Feature stores allow developers to avoid performing massive recalculations unnecessarily when deploying a machine learning component of a product. The biggest player is Tecton, which runs the open-source feature store tool Feast. Tecton was founded in 2019 by the creators of Uber’s Michelangelo machine learning tools.
Tecton has since moved beyond feature stores into other products, and like many open source tools, Feast serves as an on-ramp to a more sophisticated (and lucrative) tool. But insiders wonder if a feature store — which at the time was enough to net Tecton $60 million in funding from investors like Sequoia and Andreessen Horowitz — can be a standalone product. Tecton and Rasgo, another startup that launched on the momentum of feature stores, have since pushed into new areas.
“That terminology was a little tricky for us. It’s really easy to hear the word ‘store’ and think of a database table,” Tecton CEO Michael Del Balso told Insider. “What we’ve seen, and we see again and again, is teams putting machine learning into production. They’re underestimating this problem.”
It’s in many ways a throwback to the age-old question of whether something is a feature or a product. Machine learning startup Dataiku, for example, has a feature store component, while Tecton has been quick to try to expand beyond feature stores. Both are backed by Snowflake after Tecton raised $100 million earlier this month in a round that also included Databricks.

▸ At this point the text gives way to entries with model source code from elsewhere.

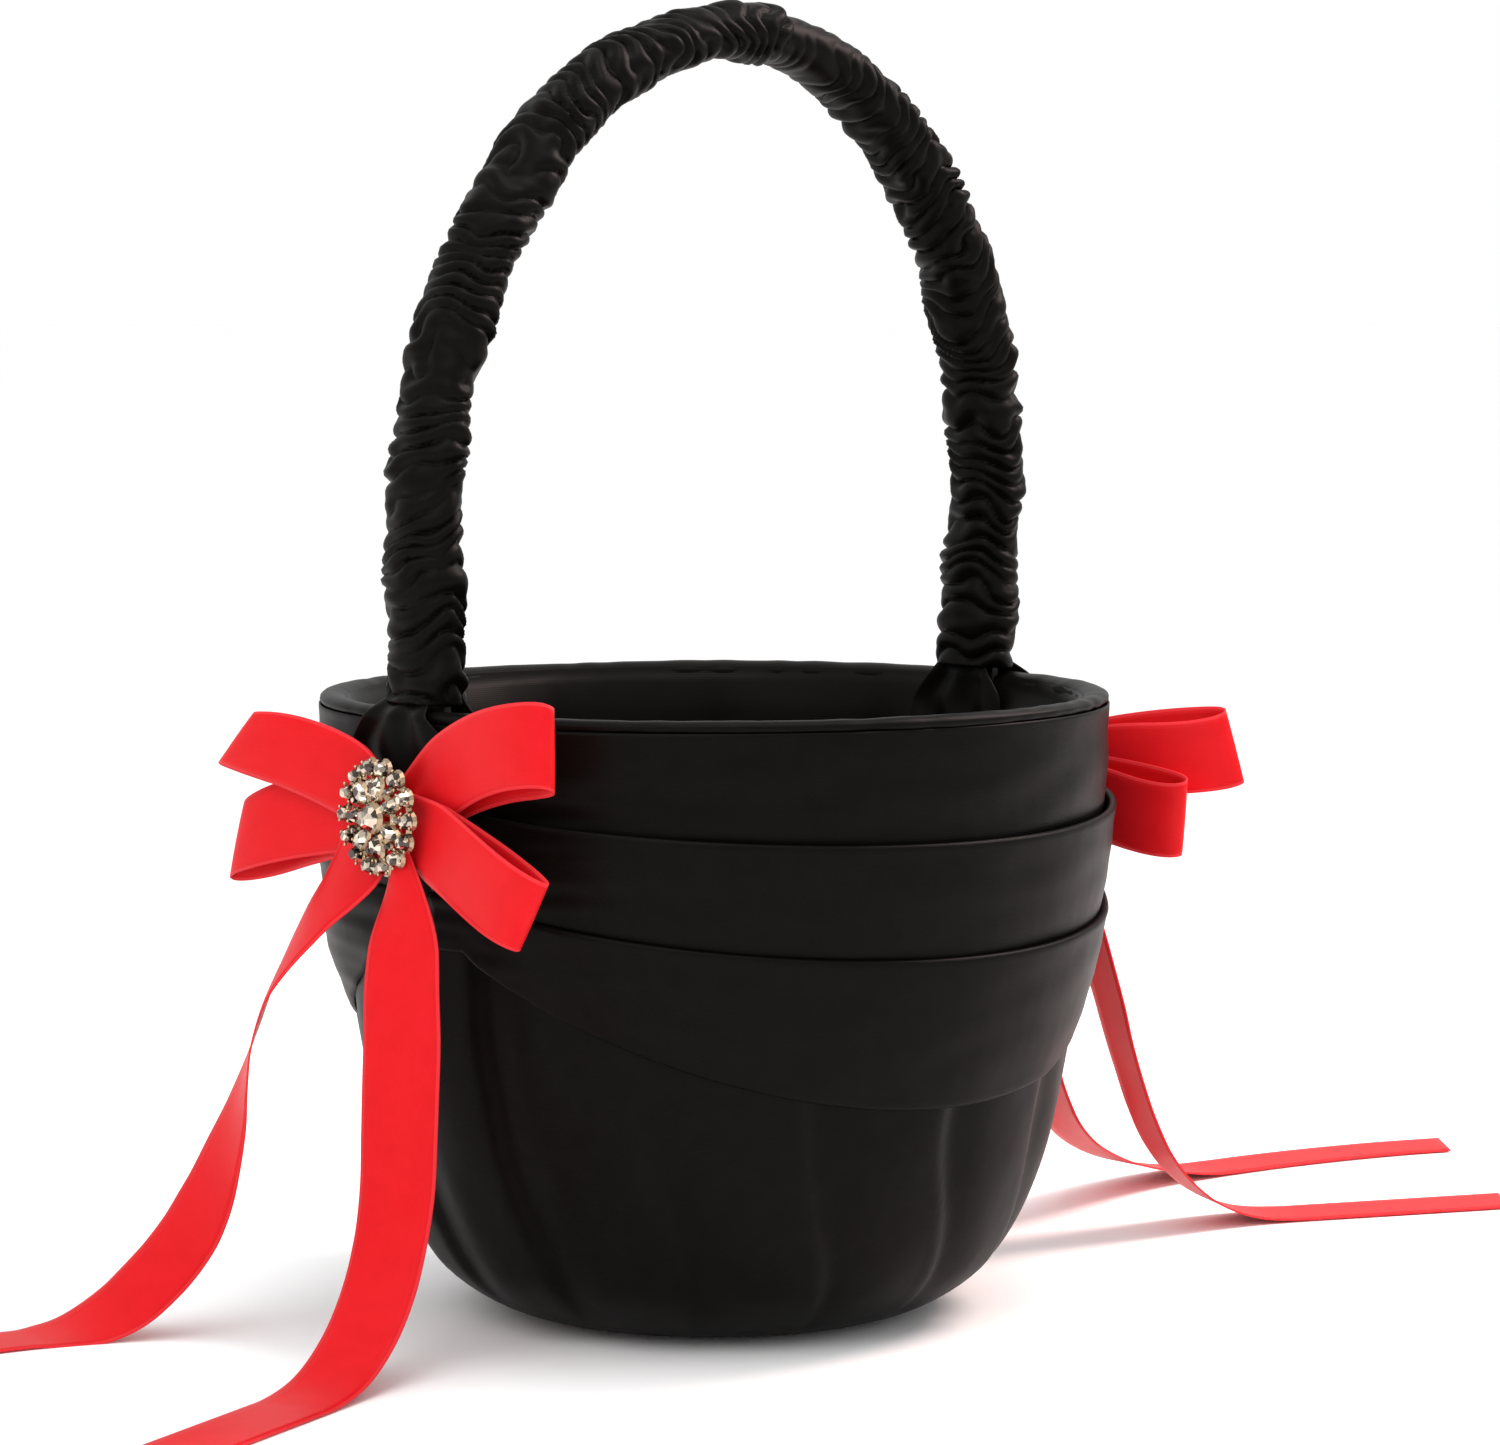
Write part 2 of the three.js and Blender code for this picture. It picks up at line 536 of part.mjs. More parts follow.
// The loops of the rising and the falling strip, each [the one to the right, the one to the left]
// as the bow is faced. tilt is how far a loop stands out from the wall, in radians.
bow('near', -1, BOW_HEIGHT.near, [
  [{ length: 49, tilt: -0.06 }, { length: 48, tilt: -0.06 }],
  [{ length: 49, tilt: 0.08 }, { length: 43, tilt: 0.08 }],
]);
bow('far', 1, BOW_HEIGHT.far, [
  [{ length: 47, tilt: -0.04 }, { length: 47, tilt: -0.02 }],
  [{ length: 44, tilt: 0.1 }, { length: 48, tilt: 0.22 }],
]);
for (const [name, route] of Object.entries(TAILS)) tail(name, route);

export default basket;
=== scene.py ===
# %% [markdown]
# # A flower girl basket
# The basket is a plastic bucket dressed in black satin: a tucked cover below, a swag of three
# draped pleats round its upper half, and an arch handle in two gathered sleeves. At each foot of
# the handle sits a red ribbon bow with a stone brooch and two long tails.
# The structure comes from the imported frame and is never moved. Everything that is cloth, ribbon or
# jewellery is modelled here, in the place that the frame holds for it.

# %% Load the frame
import math

import bmesh
import bpy
from mathutils import Matrix, Vector, noise
from mathutils.bvhtree import BVHTree


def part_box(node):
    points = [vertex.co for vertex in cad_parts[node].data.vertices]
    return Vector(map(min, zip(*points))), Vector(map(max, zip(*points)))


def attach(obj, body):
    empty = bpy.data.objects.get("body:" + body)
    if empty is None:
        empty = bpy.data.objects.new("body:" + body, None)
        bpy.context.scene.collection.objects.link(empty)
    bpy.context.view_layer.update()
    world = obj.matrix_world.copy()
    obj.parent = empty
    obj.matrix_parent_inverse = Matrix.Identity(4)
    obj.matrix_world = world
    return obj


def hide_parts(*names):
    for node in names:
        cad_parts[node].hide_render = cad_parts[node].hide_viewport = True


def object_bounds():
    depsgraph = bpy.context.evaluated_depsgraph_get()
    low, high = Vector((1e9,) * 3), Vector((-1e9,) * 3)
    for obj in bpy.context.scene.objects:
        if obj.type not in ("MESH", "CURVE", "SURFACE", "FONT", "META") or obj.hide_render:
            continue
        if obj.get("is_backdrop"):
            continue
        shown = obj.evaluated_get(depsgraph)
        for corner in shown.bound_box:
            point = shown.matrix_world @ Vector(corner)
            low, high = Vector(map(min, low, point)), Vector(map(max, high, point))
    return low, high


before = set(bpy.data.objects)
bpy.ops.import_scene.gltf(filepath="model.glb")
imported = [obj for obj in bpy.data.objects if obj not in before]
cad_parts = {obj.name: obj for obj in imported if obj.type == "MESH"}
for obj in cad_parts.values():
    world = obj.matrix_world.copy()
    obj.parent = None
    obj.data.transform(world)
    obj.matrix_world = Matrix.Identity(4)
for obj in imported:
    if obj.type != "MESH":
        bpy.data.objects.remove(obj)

cad_box = [list(corner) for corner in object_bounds()]
print("nodes in the frame:", len(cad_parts))

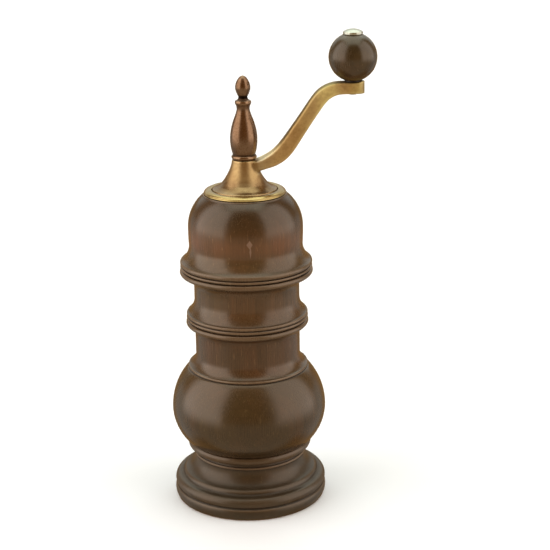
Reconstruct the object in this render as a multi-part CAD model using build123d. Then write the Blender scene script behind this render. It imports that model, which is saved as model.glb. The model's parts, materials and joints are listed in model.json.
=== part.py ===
from build123d import *
import math
import os

# Hand-crank coffee mill with a turned wooden body, standing on its foot.
# Millimetres. The origin is the centre of the underside, on the spindle axis. +Z is up,
# and the crank arm points along +X at rest.

# ---------------------------------------------------------------- driving dimensions
RUN = 0.05                 # radial running clearance of every turning fit

# turned body
FOOT_R = 35.0              # widest radius of the foot
WAIST_R = 25.4
BALL_R = 35.3              # equator of the ball
BALL_Z = 43.3
BALL_FLOOR_Z = 28.3        # where the ball meets the foot ring
BALL_CEILING_Z = 62.3      # where the ball meets its neck bead
NECK_R = 23.8
DOME_R = 25.75
DOME_ARC_R = 19.7          # radius of the shoulder of the dome
DOME_ARC_Z = 128.5
BODY_TOP_Z = 143.5

# bores in the body
RECESS_R = 24.0
RECESS_Z = 6.2
FLANGE_SEAT_R = 23.7
FLANGE_SEAT_Z = 8.0
WELL_R = 19.4
WELL_Z = 36.0
HOPPER_R = 15.5

# mouth ring and top bridge
RING_R = 18.3
RING_TOP_Z = 145.45
SPIGOT_R = 15.45
SPIGOT_Z = 138.0
MOUTH_R = 13.2
SEAT_R = 14.75
SEAT_Z = 144.5
TOP_BRIDGE_WIDTH = 6.4
TOP_BRIDGE_Z = (141.0, 142.8)
TOP_TAB_Z = 138.4
TOP_TAB_THICKNESS = 1.4
TOP_EYE_R = 6.8
RIVET_R = 0.9
RIVET_Z = 139.7
RIVET_HEAD_R = 1.26
RIVET_HEAD_X = (0.8, 0.1)  # how far inside the tab the head starts and ends

# spindle line
SQUARE = 4.5               # spindle square, across flats
SQUARE_SLACK = 0.1         # square bore minus square, across flats
JOURNAL_R = 3.25
JOURNAL_TOP_Z = 39.0
SPINDLE_FOOT_Z = 7.2
SQUARE_TOP_Z = 157.0
THREAD_R = 2.0
THREAD_TOP_Z = 172.0

# drive bush in the top bridge
DRIVE_BUSH_R = 4.6
DRIVE_BUSH_FLANGE_R = 6.4
DRIVE_BUSH_Z = (139.2, 144.0)
CLIP_Z = (140.1, 140.9)
CLIP_R = 6.0
CLIP_GAP = 3.2

# burrs and their housing
FLANGE_R = 23.6
FLANGE_Z = (6.4, FLANGE_SEAT_Z)
SLEEVE_R = 19.2
SLEEVE_BORE_R = 17.0
SLEEVE_TOP_Z = 33.5
LIP_R = 15.4
BURR_Z = 10.6              # underside of both burrs
BURR_THROAT_Z = 17.6       # where coarse teeth give way to fine ones
OUTER_BURR_R = 16.95
OUTER_BURR_TOP_Z = 26.0
OUTER_FUNNEL_R = 15.2
OUTER_THROAT_R = 11.6
OUTER_MOUTH_R = 14.6
INNER_BURR_TOP_Z = 24.0
INNER_TOP_R = 6.2
GRIND_GAP = 0.7            # between the burrs, measured level, at rest
FINE_TEETH = 30
COARSE_TEETH = 6
FUNNEL_TEETH = 10
FINE_GROOVE = (8, 0.6)     # skew in degrees, radius
FUNNEL_GROOVE = (20, 1.1)
COARSE_GROOVE = (50, 1.8)
SCREW_COUNT = 4
SCREW_CIRCLE_R = 21.4
SCREW_SHANK_R = 1.2
SCREW_HEAD_R = 1.8
SCREW_LENGTH = 12.0
SCREW_HEAD_T = 1.1
SCREW_POINT = 1.5
SCREW_SLOT = (0.5, 0.6)    # width and depth
SCREW_SLACK = 0.04
GRUB_COUNT = 3
GRUB_R = 1.25
GRUB_Z = 21.0
GRUB_BITE = 0.8            # how far a grub screw enters the outer burr
GRUB_SLOT = (0.4, 0.8)     # width and depth

# burr bridge, bush, spring
BURR_BRIDGE_INNER_R = 15.0
BURR_BRIDGE_ARM = 4.5
BURR_EYE_R = 7.4
BURR_BUSH_R = 5.0
BURR_BUSH_FLANGE_R = 6.6
BURR_BUSH_Z = (32.4, 37.5)
SPRING_WIRE_R = 0.5
SPRING_R = 4.7
SPRING_TURNS = 4
SPRING_WASHER_R = 6.0
SPRING_WASHER_T = 0.8
SPRING_END_GAP = 0.03      # between the wire and the face that it bears on
CROSS_PIN_R = 1.0
CROSS_PIN_Z = 20.6
CROSS_PIN_LENGTH = 13.0
BURR_WASHER_R = 5.5
BURR_WASHER_T = 0.7
BURR_NUT_FLATS = 10.0
BURR_NUT_T = 2.3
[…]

Snowflake and Databricks could develop the same features as these billion-dollar startups
While Snowflake and Databricks have both bet on Tecton and others, a shadow exists over whether they will launch their own products. Insiders say that as long as they serve as a vehicle to drive usage of Snowflake and Databricks, they expect businesses to remain supported. But Snowflake and Databricks may also consider parts of the workflow, like a feature store, as a component they could add to their own products.
Not all machine learning startups are in this position. Many investors and insiders said several startups likely built enough momentum to avoid being part of a rollup. Hugging Face, recently valued at $2 billion, is one that comes up frequently due to its large community, alongside experience tracking startup Weights & Biases.
At the same time, acquisitions that pop up can offer lucrative results for investors, who rarely see the lightning results of a WhatsApp or a Red Hat. Small acquisitions and initial public offerings are largely the ones that deliver the expected results at high enough volume.
“Machine learning is really exciting, but sometimes it’s hard to relate to ROI for some of these companies,” said an insider close to Tecton and other startups. “Who knows, with this market environment, consolidation could happen very quickly.”